DEALING WITH A dif­fer­ent aspect of Kore­an music, Lee was one of the prin­ci­pal speak­ers in a pro­gram titled “Kore­an Wave Beyond Nation­al­i­ty: Con­flicts Over the Glob­al­iza­tion of Kore­an Pop­u­lar Cul­ture” April 25, 2014, at the Uni­ver­si­ty of Notre Dame. The event was orga­nized by the Kore­an Pro­gram of Notre Dame’s Depart­ment of East Asian Lan­guages and Cul­tures. His talk was titled “K-Pop in the Process of Con­struct­ing an Imag­i­nary Glob­al Com­mu­ni­ty of Kore­an Wave.”

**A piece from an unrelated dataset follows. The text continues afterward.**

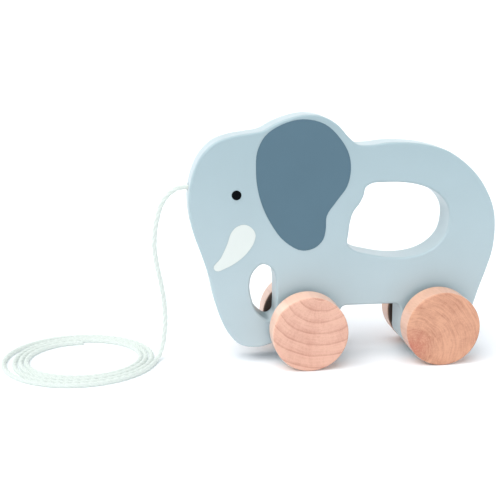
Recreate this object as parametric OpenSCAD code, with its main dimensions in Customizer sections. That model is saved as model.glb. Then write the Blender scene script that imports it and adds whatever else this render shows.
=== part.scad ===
// Pull-along elephant: a board body with two turning wheel sets and a pull cord.
// X runs from the head (-X) to the rump (+X), Y across the wheels, Z up.
// The origin is on the floor, midway between the two ends and the two sides.

/* [Board] */
// Thickness of the elephant board
board_t = 20; // [18:0.5:22]
// Radius of the rounding along every edge of the board
edge_r = 1.5; // [1:0.25:3]
// Height of the feet above the floor
foot_z = 8; // [6:0.5:9]
// Thickness of the painted ear, tusk and eye
paint_t = 0.2; // [0.1:0.05:0.3]
// Radius of the painted eye
eye_r = 2.9; // [2:0.1:3.5]

/* [Wheels] */
// Radius of a wheel, which is also the height of its axle
wheel_r = 23; // [21:0.5:25]
// Width of a wheel
wheel_w = 16; // [13:0.5:20]
// Radius of the rounding on a wheel's edges
wheel_edge_r = 1.2; // [0.8:0.2:3]
// Gap between the board and the inner face of a wheel
wheel_gap = 4; // [2:0.25:5]
// Place of the front axle along X
front_axle_x = -24; // [-26:0.5:-22]
// Place of the rear axle along X
rear_axle_x = 58; // [56:0.5:60]

/* [Axles] */
// Radius of an axle
axle_r = 3; // [2.5:0.25:4]
// Running clearance around an axle, on the radius
axle_clearance = 0.06; // [0.02:0.01:0.1]
// Depth of the blind hole in a wheel
wheel_bore_depth = 11; // [8:0.5:12]
// Outer radius of a spacer washer
washer_r = 6.5; // [5:0.25:8]
// Running gap between a washer and the board
washer_play = 0.4; // [0.3:0.05:0.8]

/* [Cord] */
// Diameter of the pull cord
cord_d = 3; // [2.5:0.25:3.5]
// Radius of the drilled peg that holds the cord in the head
peg_r = 2.6; // [2.25:0.05:3]
// Length of that peg
peg_len = 9; // [6:0.5:12]
// Radius of the knot behind the peg
knot_r = 2.4; // [2:0.1:2.4]
// Middle radius of the cord's outermost turn on the floor
coil_r_out = 48; // [46:0.5:50]
// Middle radius of its innermost turn
coil_r_in = 28.5; // [27:0.5:34]

/* [Hidden] */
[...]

In the fif­teen years since its appear­ance in Chi­nese media, the term hal­lyu, or Kore­an Wave, has grown from ref­er­ences to TV dra­mas and K-pop to embrace Kore­an pop­u­lar cul­ture more broad­ly. Now includ­ed are such items and trends as eco­nom­ic hal­lyu, fash­ion, food, and hair­styles. Despite this widen­ing def­i­n­i­tion, K-pop has con­tin­ued to be the cen­ter of the Kore­an Wave. In his talk, Lee exam­ined his­tor­i­cal for­ma­tion, musi­cal idio­syn­crasy, and syn­cretiz­ing ele­ments and attempt­ed to pin­point the strength and weak­ness of K-pop and project its future via­bil­i­ty along with oth­er cul­tur­al com­modi­ties with­in the hal­lyu con­text. He also took a crit­i­cal look at ideas about the spread of K-pop over the glob­al com­mu­ni­ty.